If your relationship has any feelings of resentment or bitterness, either of you feel stuck in a negative outlook about each other, unable to think about shared futures or unable to look back fondly on positive experiences and memories you’ve shared together, it could be beneficial to go to therapy. Many relationships can benefit from learning new and alternative communication skills through the therapeutic process, even if they are not currently experiencing relationship issues. When you find the right tools to fight fairly, you can end up learning more about your partner and feeling more connected, instead of left feeling misunderstood and disconnected. A couple’s therapist can give an equalized space to bring up the hot button issues, enforce calm and coping skills to eliminate further escalations, guide understanding of each partner’s different perspectives and give opportunities and options for repair and resolve. Additionally, if your fighting is affecting other members of the family, or they are being involved, it could also be beneficial to consult with a family therapist.

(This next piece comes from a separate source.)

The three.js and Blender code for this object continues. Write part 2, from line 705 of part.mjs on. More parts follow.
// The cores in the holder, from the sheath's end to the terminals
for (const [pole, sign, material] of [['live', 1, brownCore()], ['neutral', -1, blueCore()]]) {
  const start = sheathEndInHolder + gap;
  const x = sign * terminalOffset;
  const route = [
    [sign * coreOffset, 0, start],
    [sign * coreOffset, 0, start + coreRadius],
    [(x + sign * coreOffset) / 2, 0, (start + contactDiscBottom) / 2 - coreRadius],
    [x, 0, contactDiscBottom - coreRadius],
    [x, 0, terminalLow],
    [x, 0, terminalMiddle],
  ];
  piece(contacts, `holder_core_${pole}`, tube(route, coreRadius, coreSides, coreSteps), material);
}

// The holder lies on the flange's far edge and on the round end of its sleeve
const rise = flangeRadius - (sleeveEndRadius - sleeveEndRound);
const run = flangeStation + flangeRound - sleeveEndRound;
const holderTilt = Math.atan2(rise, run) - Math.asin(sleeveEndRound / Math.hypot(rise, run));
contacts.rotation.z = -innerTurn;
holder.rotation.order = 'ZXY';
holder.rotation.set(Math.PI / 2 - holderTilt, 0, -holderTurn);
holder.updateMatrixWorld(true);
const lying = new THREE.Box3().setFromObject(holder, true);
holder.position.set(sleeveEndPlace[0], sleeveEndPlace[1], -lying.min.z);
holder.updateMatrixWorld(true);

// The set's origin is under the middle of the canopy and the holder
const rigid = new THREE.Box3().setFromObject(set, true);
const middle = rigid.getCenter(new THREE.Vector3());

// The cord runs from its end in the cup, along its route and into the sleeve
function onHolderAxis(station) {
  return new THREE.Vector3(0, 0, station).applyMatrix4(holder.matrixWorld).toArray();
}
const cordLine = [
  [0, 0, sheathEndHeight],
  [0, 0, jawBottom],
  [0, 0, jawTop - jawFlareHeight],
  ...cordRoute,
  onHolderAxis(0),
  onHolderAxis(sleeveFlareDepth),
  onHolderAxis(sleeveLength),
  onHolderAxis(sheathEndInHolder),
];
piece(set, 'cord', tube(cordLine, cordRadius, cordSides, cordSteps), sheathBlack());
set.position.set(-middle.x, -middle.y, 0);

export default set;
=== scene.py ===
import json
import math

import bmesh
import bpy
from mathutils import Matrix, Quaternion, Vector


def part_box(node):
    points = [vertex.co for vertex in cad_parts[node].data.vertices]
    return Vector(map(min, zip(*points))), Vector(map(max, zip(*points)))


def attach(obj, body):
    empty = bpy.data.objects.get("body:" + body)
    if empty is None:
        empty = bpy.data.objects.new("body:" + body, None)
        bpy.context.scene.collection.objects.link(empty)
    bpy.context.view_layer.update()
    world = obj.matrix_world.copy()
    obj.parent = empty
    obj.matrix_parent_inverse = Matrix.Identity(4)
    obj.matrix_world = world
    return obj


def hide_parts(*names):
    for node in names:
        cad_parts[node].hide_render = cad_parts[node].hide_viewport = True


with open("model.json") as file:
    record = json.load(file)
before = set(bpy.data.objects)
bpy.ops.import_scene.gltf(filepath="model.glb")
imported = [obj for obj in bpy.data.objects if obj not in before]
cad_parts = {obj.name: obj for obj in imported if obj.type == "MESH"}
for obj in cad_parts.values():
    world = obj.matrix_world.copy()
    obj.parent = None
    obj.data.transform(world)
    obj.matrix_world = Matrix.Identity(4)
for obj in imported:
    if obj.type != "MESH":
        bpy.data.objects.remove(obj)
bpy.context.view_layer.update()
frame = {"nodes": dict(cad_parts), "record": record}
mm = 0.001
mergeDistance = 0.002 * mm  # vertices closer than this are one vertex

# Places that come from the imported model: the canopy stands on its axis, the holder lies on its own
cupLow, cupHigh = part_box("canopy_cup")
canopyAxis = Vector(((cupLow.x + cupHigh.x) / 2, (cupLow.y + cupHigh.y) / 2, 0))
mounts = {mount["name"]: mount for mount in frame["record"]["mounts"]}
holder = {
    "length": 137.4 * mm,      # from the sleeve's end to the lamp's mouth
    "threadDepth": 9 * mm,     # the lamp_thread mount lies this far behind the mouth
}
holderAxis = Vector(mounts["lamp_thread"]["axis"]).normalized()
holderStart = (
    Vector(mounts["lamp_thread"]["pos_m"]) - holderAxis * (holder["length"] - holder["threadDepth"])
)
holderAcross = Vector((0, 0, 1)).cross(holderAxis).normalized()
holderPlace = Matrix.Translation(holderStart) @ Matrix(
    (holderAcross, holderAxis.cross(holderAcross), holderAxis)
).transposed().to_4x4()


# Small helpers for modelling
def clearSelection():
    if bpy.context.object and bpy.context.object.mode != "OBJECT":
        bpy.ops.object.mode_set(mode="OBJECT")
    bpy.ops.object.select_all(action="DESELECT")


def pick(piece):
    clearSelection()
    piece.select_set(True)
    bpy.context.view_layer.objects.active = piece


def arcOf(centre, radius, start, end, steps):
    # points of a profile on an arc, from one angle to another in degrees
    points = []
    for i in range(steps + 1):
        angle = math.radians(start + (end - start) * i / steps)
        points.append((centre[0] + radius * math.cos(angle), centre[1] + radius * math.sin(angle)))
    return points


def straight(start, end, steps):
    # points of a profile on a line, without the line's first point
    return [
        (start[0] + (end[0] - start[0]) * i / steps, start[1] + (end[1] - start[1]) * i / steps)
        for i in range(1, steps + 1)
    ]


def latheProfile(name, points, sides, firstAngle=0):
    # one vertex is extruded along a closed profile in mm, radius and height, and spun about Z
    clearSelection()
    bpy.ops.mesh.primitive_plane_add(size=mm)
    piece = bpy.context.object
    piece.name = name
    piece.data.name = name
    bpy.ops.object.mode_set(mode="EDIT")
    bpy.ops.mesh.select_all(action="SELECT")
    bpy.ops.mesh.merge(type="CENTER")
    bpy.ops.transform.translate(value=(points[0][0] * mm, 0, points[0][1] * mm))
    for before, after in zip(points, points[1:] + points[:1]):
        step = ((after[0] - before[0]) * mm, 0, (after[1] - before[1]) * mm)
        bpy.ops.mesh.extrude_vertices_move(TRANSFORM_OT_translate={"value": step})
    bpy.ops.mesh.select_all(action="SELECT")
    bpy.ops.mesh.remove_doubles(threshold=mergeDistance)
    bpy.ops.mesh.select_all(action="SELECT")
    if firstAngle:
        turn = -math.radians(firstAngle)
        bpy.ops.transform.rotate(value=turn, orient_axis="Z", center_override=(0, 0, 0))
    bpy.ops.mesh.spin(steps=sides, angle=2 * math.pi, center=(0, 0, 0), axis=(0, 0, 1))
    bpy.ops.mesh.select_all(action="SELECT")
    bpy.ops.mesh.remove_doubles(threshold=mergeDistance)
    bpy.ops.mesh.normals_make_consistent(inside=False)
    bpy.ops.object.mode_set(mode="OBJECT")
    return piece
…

Your fights are disrespectful
If your fights contain any physical/mental/emotional abuse, throwing things, hurling insults or mocking one another, you are not respecting each other. Be intentional about respecting each other’s time, space, and feelings. Be mindful if these negative behaviors start to form a pattern – address them before they become a dealbreaker. Stop being judgmental and start being more sentimental! Leave name-calling on the playground! Take a pause before you say something you and your partner will regret. Ask for a break when you need it. If neither of you takes a break, you are not respecting yourselves or each other. Focus on yourself and your own thoughts and feelings during arguments instead of accusing your partner and causing unnecessary damage along the way. If you feel disconnected, it could be because your physical bodies are facing away from each other or holding up physical barriers. In most cases, if your partner’s body language is turning away from you, you’ve lost their attention and respect. Talk about what feels uncomfortable when it is happening and find ways to compromise to a safe and equal environment.

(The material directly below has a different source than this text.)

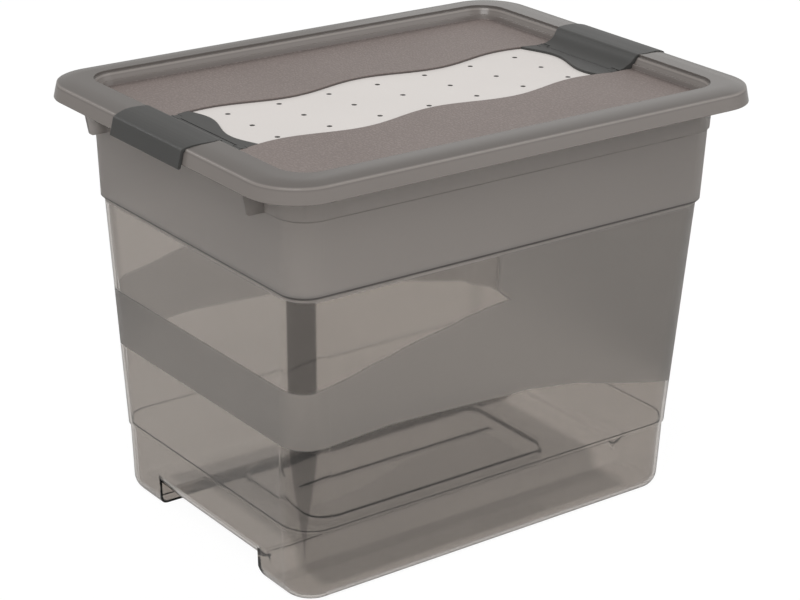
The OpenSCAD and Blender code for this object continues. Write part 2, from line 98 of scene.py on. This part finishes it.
# The photograph's camera: its lens and sensor in millimetres, the turns of its view, and how far
# back, to the right and up it stands from AIM
LENS, SENSOR = 103.185, 36
YAW, ELEVATION, ROLL = math.radians(-36.87), math.radians(21.99), math.radians(0.94)
AIM = Vector((0, 0, 0.150))
DISTANCE, SIDE, LIFT = 1.585, 0.0003, -0.009
NEAREST, FARTHEST = 0.05, 50

# Lamps: name, the stage value that holds the power, width and place
LAMPS = (
    ("key lamp", "key", 1.6, (-1.5, -1.4, 2.0)),
    ("fill lamp", "fill", 1.8, (1.9, -1.5, 1.2)),
    ("back lamp", "back", 1.2, (1.7, 1.5, 1.1)),
    ("right rim lamp", "rim", 0.5, (1.25, -0.6, 1.9)),
    ("left rim lamp", "rim", 0.5, (-0.75, 1.7, 1.5)),
)

# Surroundings and floor. The floor lies just under the runners. GLOW_SHARE of what is seen of it
# is a white glow, and the rest is lit and carries the bin's shadow
SKY_COLOUR = (1, 0.99, 0.97)
WHITE = (1, 1, 1)
FLOOR_WIDTH, FLOOR_Z = 12, -0.0002
GLOW_SHARE, GLOW_STRENGTH = 0.9, 1.07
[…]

You have trouble listening to each other
Many couples report that a big red flag for them is a partner that cannot listen. Common reasons couples report not listening are because they feel criticized or blamed and want to defend themselves, or they are distracted by other activities like hobbies or work. Make sure they are ready for a discussion by asking for their time for a talk. One may feel that their partner just needs a question answered and may pause their activity briefly, but if you need more time, be sure to ask for it. You can help your partner feel heard by validating their experiences, reflecting back to them what they reveal to you, and asking deeper open-ended questions to have them divulge more for you to understand their position. Listen to understand, don’t wait to speak. If your partner is coming to you with a concern, take a moment to listen to their perspective before indulging in the urge to be defensive or push the blame.

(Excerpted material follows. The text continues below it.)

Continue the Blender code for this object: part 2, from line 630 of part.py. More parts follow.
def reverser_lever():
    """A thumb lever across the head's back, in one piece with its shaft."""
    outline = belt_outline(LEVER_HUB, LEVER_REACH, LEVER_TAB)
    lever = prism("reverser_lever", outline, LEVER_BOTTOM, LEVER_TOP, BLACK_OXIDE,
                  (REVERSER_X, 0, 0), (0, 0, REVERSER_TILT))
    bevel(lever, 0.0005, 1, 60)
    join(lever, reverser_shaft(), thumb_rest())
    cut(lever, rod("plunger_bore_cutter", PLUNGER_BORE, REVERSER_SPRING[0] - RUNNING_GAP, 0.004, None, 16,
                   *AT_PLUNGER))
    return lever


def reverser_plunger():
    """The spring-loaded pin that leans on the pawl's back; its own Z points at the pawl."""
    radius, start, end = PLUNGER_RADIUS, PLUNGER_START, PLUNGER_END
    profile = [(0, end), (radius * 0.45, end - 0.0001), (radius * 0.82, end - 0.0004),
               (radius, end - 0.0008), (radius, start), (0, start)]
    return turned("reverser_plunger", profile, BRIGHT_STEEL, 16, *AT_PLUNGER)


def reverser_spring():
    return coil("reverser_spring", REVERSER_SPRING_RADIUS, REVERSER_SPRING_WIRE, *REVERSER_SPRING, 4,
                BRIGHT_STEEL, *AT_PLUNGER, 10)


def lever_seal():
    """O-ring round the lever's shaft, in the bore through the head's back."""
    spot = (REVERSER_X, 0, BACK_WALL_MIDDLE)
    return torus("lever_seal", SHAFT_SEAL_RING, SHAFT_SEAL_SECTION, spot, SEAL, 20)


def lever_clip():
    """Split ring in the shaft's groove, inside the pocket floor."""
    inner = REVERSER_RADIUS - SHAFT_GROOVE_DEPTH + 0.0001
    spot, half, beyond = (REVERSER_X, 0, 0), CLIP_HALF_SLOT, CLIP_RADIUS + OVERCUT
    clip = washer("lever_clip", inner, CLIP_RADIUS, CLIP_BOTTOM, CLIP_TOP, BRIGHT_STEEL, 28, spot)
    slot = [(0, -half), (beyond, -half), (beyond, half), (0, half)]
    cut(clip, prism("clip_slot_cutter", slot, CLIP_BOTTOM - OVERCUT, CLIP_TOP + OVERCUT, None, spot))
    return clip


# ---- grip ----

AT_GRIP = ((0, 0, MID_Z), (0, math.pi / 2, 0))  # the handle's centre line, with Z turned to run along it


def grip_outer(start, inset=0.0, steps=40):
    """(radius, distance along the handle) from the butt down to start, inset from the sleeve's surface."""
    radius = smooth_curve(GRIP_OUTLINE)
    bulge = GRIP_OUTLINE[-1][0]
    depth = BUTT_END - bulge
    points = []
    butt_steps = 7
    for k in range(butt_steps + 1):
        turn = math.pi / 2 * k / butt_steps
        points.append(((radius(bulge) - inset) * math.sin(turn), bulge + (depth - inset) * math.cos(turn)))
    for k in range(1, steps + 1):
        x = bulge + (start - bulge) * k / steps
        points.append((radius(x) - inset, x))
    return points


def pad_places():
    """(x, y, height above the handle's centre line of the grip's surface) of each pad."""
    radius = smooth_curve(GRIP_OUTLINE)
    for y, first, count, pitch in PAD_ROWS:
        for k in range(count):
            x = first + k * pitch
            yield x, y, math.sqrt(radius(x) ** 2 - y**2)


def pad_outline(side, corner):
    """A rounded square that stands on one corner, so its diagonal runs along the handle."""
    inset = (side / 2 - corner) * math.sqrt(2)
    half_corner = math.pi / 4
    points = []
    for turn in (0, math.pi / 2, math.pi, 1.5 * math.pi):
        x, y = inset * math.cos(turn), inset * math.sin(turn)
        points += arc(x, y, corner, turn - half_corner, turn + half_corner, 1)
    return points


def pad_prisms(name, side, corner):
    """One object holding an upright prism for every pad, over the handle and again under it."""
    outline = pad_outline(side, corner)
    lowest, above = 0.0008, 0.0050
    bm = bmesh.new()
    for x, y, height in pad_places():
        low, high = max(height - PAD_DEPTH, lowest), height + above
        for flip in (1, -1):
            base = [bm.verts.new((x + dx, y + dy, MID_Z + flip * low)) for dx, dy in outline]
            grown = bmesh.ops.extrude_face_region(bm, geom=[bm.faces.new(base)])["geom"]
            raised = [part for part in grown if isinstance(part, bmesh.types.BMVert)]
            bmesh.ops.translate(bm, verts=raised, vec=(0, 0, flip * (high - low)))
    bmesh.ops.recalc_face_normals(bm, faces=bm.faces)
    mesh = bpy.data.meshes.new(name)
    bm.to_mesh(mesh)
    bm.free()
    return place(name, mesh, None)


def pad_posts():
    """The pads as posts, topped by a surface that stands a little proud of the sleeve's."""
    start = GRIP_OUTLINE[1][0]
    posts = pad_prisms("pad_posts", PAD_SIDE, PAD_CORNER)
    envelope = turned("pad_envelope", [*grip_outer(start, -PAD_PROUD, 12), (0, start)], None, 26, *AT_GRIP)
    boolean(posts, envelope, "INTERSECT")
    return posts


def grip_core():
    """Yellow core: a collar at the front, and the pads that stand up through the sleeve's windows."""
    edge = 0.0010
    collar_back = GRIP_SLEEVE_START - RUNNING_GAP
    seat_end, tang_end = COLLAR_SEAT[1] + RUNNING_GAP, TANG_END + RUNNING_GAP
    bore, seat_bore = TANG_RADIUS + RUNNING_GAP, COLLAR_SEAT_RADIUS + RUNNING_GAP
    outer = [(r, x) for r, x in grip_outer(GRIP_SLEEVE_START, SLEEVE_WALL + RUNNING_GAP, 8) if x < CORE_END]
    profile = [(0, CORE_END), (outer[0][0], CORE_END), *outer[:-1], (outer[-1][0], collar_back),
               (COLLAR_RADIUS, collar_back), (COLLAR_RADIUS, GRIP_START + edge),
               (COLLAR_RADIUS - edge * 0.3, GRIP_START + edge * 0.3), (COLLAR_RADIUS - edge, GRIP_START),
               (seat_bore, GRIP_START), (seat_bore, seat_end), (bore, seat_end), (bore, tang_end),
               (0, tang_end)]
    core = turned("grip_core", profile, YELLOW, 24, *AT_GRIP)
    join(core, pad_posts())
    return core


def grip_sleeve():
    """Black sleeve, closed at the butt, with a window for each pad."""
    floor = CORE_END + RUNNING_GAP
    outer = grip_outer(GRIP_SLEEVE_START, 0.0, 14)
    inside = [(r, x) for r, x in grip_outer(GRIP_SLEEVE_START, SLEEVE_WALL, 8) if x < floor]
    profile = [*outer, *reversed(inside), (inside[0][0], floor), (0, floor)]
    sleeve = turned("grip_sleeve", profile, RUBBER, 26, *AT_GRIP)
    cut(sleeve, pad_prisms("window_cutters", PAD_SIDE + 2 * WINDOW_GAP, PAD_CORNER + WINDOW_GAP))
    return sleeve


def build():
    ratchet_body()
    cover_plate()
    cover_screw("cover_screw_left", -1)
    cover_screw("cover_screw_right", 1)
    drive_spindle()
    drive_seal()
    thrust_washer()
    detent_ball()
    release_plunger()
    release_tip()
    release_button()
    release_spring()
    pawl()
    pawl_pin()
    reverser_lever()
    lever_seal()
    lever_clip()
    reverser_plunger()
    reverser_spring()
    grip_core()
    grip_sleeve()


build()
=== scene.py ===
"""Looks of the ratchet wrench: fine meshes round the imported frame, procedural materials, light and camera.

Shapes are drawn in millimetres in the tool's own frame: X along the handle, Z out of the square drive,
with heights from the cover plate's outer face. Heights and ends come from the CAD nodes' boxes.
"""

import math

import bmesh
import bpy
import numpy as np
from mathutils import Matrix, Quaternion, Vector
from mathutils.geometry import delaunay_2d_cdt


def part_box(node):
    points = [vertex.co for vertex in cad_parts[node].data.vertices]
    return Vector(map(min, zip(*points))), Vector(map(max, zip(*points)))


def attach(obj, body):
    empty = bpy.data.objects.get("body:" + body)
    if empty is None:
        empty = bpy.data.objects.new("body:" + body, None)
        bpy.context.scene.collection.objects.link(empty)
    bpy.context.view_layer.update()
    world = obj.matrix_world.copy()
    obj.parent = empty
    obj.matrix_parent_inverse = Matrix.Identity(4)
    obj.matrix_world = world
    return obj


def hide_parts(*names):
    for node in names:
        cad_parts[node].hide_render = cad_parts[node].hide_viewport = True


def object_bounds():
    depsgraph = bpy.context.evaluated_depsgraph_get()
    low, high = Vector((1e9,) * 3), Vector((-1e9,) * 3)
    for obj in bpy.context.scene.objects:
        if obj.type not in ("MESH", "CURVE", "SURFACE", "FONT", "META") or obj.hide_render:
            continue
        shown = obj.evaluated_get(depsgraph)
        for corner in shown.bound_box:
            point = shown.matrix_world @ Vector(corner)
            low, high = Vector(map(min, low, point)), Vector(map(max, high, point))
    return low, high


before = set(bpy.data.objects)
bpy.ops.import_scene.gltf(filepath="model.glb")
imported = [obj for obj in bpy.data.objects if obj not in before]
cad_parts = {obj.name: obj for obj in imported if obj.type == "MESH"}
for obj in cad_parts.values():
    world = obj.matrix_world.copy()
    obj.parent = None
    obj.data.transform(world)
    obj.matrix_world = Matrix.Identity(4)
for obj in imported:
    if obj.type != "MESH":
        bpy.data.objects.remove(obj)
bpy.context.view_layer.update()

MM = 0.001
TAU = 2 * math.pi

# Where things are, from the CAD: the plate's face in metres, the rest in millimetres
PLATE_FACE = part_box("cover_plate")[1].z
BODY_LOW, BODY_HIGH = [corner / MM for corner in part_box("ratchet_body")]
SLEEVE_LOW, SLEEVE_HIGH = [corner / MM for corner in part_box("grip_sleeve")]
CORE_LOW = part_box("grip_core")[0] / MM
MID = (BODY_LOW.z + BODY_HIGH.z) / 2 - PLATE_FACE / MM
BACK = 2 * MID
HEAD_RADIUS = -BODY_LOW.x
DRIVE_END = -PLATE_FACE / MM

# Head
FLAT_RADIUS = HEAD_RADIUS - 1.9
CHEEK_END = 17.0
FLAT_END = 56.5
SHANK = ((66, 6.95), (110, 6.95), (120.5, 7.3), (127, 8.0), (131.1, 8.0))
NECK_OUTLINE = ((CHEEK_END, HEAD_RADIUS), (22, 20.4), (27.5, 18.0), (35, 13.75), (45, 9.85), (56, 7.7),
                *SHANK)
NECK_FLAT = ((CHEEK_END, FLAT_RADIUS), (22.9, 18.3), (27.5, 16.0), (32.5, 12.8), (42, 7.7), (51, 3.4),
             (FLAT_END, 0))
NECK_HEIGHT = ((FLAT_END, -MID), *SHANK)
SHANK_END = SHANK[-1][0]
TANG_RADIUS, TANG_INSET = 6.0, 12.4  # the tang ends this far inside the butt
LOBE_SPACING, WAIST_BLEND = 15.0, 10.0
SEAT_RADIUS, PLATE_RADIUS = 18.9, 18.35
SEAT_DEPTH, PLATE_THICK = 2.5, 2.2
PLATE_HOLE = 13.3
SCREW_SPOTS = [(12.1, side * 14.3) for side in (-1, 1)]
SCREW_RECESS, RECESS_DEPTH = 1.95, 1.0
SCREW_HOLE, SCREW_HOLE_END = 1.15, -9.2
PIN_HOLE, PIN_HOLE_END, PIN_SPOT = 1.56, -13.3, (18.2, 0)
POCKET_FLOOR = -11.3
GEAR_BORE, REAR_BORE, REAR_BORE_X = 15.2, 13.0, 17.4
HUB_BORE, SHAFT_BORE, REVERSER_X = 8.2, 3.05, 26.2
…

Your arguments start leading toward resentment
Gottman suggests, and verified through his research, that contempt and resentment are the leading causes of breakup and divorce. When you feel resentment towards your partner, you are rooted in bitterness and believe you’ve been treated unfairly. Resentment builds by not addressing these concerns and feelings of discomfort with your mind’s culprit. If the other person in the fight is the enemy, negative thoughts and emotions run high and things may be said out of spite or frustration. If you become stuck in this negative perspective of your partner, the relationship will not be able to last without help and intentional change.